**TASK REQUIREMENTS**
Return every line below in which "each" appears.

**INFORMATION PROVIDED**
◆ ◆ ◆ ◆ ◆ ◆ ◆
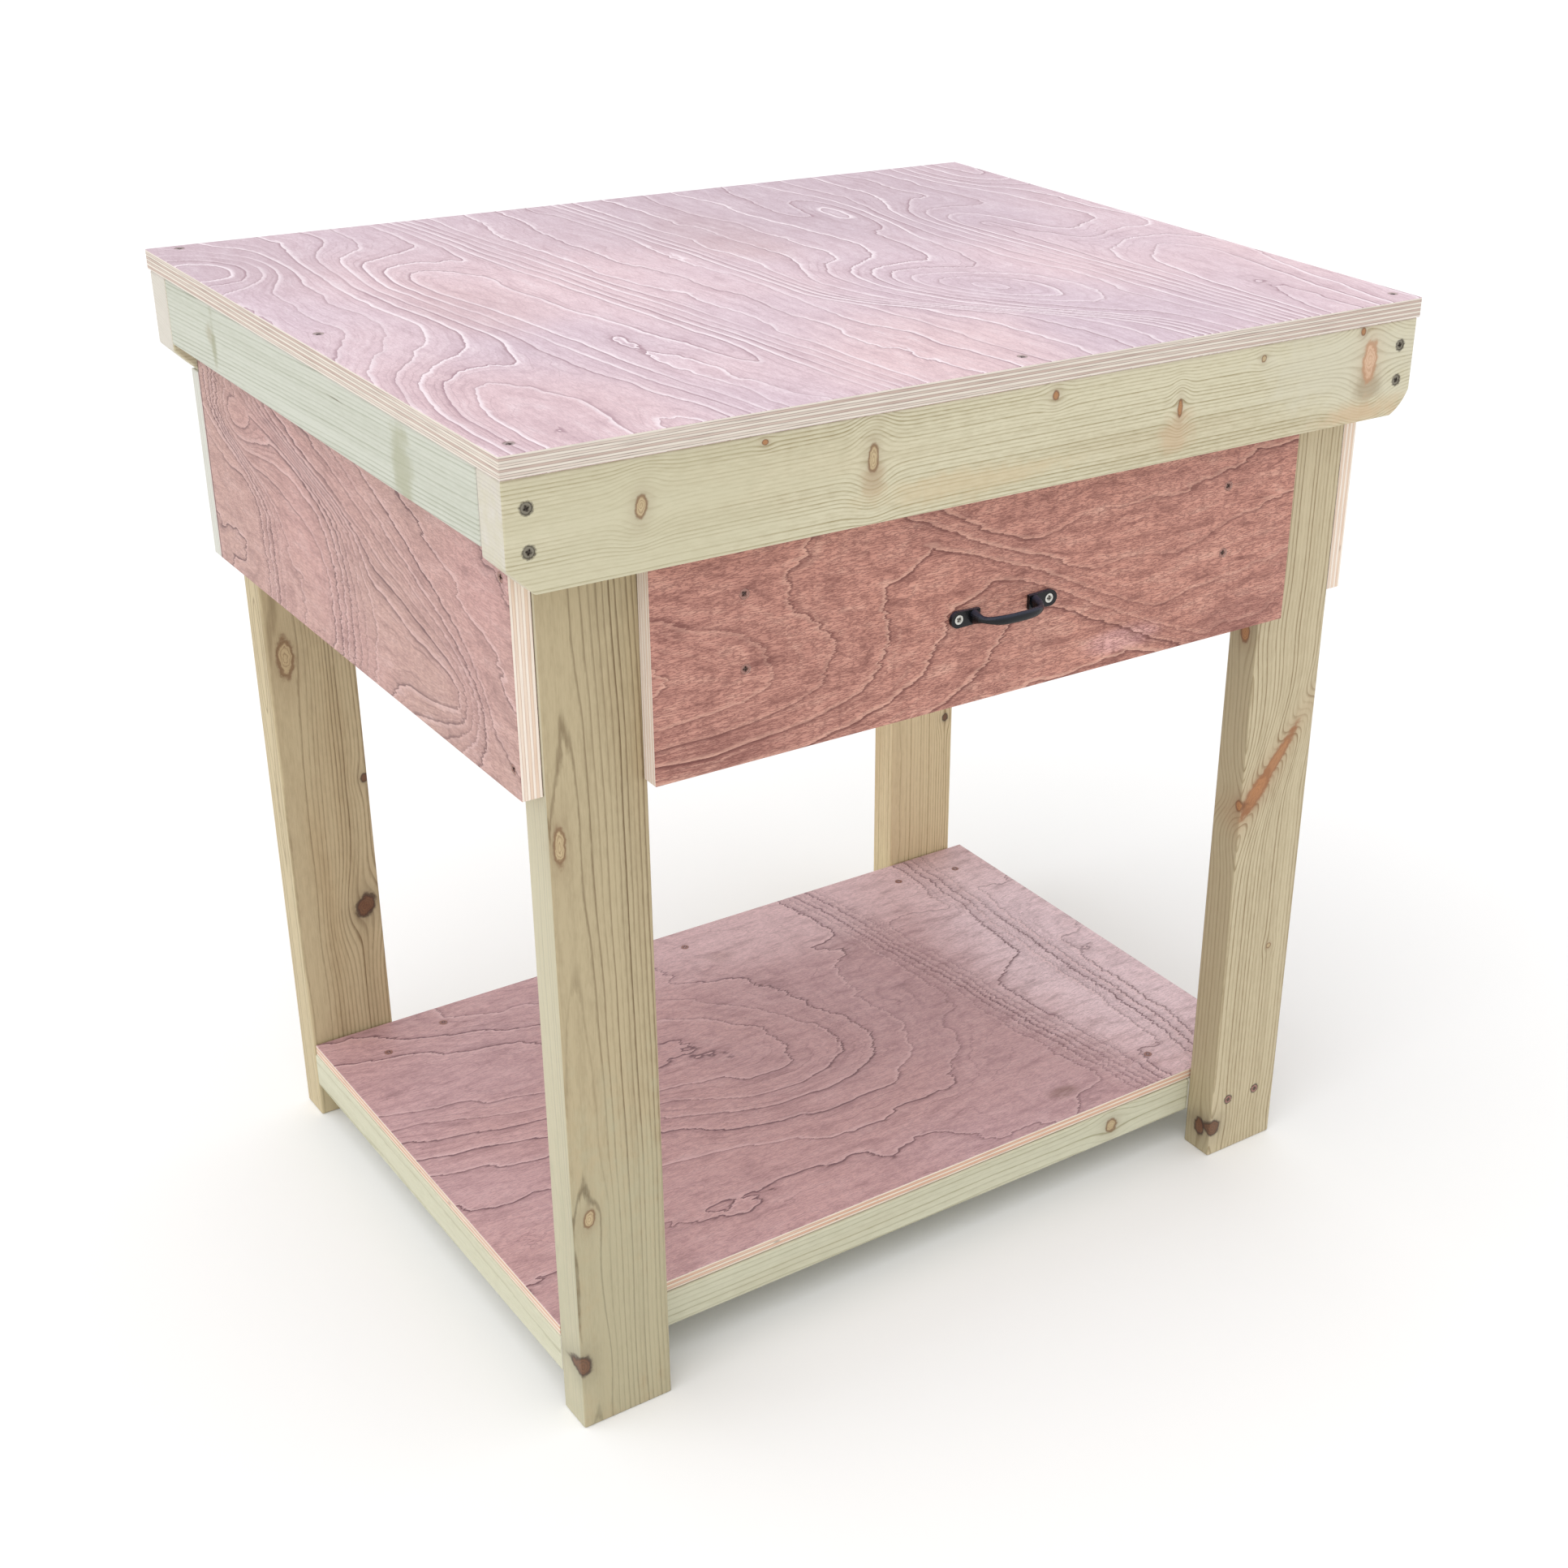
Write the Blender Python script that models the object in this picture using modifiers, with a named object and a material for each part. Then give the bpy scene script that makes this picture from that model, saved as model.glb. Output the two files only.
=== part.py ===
"""Potting bench: a framed worktop with one drawer, panelled sides and back, and a lower shelf.

Metres, +Z up. The bench faces -Y: the drawer's front is on that side and the drawer slides out
along -Y. The origin is on the floor, under the middle of the whole object's outer box.
"""

import math

import bmesh
import bpy
import numpy as np
from mathutils import Matrix, Vector

# ---- Driving dimensions ---------------------------------------------------------------------

GAP = 0.0003  # kept between pieces that touch

TOP_LENGTH = 0.915
TOP_DEPTH = 0.718
TOP_HEIGHT = 0.918
PLY = 0.018

FRAME_LENGTH = 0.913
FRAME_DEPTH = 0.714
TIMBER_THICK = 0.038
TIMBER_WIDE = 0.089
TIMBER_EASED = 0.002  # radius on the long edges of the sawn timber
PLY_EASED = 0.0005
CORNER_CUT = 0.0225  # the sloping cut under each end of the long boards
CORNER_BULGE = 0.45  # of the worn right corner: 0 is a straight cut and 1 a full round
CORNER_STEPS = 8
SIDE_RAIL_TALL = 0.0605

PANEL_BOTTOM = 0.6295
PANEL_SETBACK = 0.003  # side panels start this far behind the front faces of the legs

SHELF_TOP = 0.090
SHELF_PLY = 0.012
SHELF_LEFT = -0.417
SHELF_RIGHT = 0.434
SHELF_CLEAR = 0.0025  # from the shelf's long edges to the inner faces of the legs

DRAWER_CENTRE_X = 0.004
DRAWER_FRONT_WIDTH = 0.673
DRAWER_FRONT_BOTTOM = 0.6235
DRAWER_FRONT_TOP = 0.8085
DRAWER_SIDE_SPACING = 0.506  # between the middles of the two sides
DRAWER_LENGTH = 0.550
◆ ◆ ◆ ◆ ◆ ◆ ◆
**OUTPUT FOR THIS TASK**
Write the Blender Python script that models the object in this picture using modifiers, with a named object and a material for each part. Then give the bpy scene script that makes this picture from that model, saved as model.glb. Output the two files only.
CORNER_CUT = 0.0225  # the sloping cut under each end of the long boards